## EXERCISE AIM
Reproduce only the lines from the one containing "0.61, 0.59, 1.0)" through the one containing "for node in", exactly as written and with both ends included.

## BEGIN DATA SHOWN

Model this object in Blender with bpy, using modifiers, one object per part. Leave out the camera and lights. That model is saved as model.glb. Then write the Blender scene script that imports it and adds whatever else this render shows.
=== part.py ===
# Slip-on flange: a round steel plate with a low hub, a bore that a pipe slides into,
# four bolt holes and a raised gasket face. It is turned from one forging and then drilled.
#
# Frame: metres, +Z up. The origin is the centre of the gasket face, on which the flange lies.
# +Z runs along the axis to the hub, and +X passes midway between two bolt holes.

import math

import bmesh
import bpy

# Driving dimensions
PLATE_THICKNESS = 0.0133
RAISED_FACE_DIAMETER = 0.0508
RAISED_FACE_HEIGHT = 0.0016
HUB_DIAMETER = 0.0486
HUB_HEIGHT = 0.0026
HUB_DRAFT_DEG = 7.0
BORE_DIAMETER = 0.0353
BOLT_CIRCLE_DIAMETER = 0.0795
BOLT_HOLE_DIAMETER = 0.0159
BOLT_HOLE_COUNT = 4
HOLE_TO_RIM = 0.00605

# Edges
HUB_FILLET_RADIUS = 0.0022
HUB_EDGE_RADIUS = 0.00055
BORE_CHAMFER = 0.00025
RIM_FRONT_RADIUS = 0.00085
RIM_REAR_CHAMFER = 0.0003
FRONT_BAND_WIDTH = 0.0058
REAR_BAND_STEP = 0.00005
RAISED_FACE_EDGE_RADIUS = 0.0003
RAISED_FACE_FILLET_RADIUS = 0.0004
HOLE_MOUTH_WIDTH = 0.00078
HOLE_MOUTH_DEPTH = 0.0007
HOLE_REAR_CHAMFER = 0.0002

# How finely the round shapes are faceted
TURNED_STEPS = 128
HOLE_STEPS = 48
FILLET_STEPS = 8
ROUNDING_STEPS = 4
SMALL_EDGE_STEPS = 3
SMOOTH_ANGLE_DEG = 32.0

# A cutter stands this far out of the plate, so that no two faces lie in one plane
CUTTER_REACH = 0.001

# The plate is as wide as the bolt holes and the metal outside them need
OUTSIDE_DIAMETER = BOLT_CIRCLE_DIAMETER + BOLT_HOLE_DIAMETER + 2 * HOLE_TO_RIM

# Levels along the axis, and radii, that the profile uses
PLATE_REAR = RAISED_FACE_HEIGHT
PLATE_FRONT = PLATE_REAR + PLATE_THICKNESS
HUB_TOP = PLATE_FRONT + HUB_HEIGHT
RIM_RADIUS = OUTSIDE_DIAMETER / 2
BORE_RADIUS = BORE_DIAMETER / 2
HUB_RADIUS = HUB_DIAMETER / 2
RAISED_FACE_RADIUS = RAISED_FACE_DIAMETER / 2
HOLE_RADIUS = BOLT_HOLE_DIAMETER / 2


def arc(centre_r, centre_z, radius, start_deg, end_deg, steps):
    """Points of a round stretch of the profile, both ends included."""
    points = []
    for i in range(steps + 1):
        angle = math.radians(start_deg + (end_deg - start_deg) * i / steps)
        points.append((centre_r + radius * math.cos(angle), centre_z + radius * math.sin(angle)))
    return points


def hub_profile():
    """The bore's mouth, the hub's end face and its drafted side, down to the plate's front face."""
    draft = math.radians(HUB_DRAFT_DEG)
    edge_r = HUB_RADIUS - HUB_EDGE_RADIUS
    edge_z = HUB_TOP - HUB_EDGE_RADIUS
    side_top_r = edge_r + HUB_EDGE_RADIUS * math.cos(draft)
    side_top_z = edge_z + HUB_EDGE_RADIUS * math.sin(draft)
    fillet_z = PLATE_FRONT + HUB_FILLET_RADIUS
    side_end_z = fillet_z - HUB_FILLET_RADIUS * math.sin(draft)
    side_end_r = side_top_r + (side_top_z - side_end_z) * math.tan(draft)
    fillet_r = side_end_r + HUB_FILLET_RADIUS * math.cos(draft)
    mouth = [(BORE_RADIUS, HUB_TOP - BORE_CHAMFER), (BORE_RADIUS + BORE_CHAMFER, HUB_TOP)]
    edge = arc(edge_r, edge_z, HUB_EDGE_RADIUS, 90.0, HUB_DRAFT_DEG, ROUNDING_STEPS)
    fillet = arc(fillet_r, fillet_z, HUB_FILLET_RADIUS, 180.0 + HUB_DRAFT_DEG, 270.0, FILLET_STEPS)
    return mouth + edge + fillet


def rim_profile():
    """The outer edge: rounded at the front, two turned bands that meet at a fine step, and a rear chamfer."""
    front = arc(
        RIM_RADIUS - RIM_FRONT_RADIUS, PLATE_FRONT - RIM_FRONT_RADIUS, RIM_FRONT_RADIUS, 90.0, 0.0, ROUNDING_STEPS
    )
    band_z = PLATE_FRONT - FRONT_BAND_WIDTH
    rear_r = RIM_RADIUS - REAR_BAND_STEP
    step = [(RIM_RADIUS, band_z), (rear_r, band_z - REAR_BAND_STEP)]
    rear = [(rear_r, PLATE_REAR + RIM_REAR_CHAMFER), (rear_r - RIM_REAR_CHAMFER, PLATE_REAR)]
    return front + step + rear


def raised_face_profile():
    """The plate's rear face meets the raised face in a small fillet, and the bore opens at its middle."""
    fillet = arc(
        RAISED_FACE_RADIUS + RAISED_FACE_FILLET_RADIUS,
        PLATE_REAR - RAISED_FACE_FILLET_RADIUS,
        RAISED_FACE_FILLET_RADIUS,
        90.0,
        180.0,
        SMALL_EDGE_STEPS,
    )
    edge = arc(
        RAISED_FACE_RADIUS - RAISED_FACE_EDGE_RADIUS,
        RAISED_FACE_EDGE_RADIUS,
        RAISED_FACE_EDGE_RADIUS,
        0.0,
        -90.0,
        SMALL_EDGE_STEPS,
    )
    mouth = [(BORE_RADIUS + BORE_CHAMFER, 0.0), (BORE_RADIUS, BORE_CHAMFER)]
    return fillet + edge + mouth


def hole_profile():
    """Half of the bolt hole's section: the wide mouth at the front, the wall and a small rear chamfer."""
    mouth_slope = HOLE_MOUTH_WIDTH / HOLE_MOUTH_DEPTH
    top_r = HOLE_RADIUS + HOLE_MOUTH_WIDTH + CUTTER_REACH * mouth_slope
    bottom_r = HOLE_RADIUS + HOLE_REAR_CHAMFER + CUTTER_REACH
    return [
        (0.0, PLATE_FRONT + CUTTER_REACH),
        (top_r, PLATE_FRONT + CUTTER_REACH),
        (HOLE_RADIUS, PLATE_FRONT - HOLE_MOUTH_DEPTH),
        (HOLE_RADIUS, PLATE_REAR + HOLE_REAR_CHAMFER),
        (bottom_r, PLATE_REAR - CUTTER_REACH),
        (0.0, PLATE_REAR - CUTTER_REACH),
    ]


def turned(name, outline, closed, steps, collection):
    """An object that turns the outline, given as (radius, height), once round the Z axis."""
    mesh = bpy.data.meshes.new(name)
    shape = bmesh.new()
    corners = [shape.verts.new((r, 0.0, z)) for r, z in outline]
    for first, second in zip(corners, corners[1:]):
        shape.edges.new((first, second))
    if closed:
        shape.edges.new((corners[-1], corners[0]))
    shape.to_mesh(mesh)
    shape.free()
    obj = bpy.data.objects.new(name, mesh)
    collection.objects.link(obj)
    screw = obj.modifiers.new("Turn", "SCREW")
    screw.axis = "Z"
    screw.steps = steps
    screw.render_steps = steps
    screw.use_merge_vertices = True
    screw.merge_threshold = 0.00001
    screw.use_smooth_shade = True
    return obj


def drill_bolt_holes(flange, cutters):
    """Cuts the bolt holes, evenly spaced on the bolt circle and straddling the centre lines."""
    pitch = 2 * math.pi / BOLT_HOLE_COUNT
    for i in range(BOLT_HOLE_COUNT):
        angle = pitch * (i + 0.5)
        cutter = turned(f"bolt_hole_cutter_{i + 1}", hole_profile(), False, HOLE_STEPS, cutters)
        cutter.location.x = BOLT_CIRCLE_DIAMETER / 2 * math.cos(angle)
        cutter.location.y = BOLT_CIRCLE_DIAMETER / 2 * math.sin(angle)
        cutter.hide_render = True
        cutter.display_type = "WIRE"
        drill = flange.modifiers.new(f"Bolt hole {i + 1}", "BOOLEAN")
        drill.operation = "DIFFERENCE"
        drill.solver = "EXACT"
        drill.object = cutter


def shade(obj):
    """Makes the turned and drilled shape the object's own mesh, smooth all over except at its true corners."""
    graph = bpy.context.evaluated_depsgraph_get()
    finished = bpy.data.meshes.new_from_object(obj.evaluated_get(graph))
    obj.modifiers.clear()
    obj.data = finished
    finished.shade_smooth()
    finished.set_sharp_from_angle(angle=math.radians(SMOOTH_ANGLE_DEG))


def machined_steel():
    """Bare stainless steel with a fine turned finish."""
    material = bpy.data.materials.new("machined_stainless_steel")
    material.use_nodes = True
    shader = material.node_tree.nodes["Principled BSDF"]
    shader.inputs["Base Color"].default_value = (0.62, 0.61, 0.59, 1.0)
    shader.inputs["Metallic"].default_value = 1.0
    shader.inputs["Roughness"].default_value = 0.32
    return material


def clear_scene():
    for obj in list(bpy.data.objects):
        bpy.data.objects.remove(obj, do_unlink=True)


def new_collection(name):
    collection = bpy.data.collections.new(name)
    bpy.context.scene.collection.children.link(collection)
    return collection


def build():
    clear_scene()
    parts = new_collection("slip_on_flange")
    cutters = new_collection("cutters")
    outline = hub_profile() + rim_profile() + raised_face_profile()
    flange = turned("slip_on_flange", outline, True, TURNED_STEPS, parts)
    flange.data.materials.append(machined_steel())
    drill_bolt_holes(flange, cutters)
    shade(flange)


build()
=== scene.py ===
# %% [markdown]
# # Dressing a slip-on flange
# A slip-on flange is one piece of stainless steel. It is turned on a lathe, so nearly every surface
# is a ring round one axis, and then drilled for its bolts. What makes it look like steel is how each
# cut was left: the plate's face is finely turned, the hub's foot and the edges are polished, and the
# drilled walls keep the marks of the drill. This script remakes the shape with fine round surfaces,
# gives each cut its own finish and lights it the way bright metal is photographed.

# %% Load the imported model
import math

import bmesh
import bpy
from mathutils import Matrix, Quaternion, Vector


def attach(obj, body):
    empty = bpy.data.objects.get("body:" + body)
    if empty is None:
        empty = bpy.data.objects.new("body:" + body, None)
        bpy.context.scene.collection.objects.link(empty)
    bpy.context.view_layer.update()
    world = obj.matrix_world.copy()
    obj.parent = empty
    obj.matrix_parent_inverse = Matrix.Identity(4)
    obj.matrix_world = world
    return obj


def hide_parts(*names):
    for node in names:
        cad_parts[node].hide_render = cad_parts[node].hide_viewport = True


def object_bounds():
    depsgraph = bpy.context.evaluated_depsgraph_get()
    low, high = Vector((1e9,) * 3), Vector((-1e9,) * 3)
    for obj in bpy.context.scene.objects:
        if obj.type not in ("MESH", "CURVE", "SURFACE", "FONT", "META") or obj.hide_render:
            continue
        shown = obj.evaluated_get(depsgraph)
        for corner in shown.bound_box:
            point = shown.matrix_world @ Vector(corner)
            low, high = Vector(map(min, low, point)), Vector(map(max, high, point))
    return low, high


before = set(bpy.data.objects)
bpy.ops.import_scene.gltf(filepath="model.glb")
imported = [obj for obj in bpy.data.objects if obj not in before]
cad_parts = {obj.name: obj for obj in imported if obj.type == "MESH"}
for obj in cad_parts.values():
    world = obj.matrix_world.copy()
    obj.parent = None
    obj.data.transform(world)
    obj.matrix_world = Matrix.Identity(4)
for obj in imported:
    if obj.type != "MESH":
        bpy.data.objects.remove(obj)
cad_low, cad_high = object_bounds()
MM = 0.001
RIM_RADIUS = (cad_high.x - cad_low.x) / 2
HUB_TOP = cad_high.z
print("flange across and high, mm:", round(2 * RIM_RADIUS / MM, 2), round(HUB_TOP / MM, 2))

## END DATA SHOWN

## WRITTEN REPLY
    shader.inputs["Base Color"].default_value = (0.62, 0.61, 0.59, 1.0)
    shader.inputs["Metallic"].default_value = 1.0
    shader.inputs["Roughness"].default_value = 0.32
    return material


def clear_scene():
    for obj in list(bpy.data.objects):
        bpy.data.objects.remove(obj, do_unlink=True)


def new_collection(name):
    collection = bpy.data.collections.new(name)
    bpy.context.scene.collection.children.link(collection)
    return collection


def build():
    clear_scene()
    parts = new_collection("slip_on_flange")
    cutters = new_collection("cutters")
    outline = hub_profile() + rim_profile() + raised_face_profile()
    flange = turned("slip_on_flange", outline, True, TURNED_STEPS, parts)
    flange.data.materials.append(machined_steel())
    drill_bolt_holes(flange, cutters)
    shade(flange)


build()
=== scene.py ===
# %% [markdown]
# # Dressing a slip-on flange
# A slip-on flange is one piece of stainless steel. It is turned on a lathe, so nearly every surface
# is a ring round one axis, and then drilled for its bolts. What makes it look like steel is how each
# cut was left: the plate's face is finely turned, the hub's foot and the edges are polished, and the
# drilled walls keep the marks of the drill. This script remakes the shape with fine round surfaces,
# gives each cut its own finish and lights it the way bright metal is photographed.

# %% Load the imported model
import math

import bmesh
import bpy
from mathutils import Matrix, Quaternion, Vector


def attach(obj, body):
    empty = bpy.data.objects.get("body:" + body)
    if empty is None:
        empty = bpy.data.objects.new("body:" + body, None)
        bpy.context.scene.collection.objects.link(empty)
    bpy.context.view_layer.update()
    world = obj.matrix_world.copy()
    obj.parent = empty
    obj.matrix_parent_inverse = Matrix.Identity(4)
    obj.matrix_world = world
    return obj


def hide_parts(*names):
    for node in names:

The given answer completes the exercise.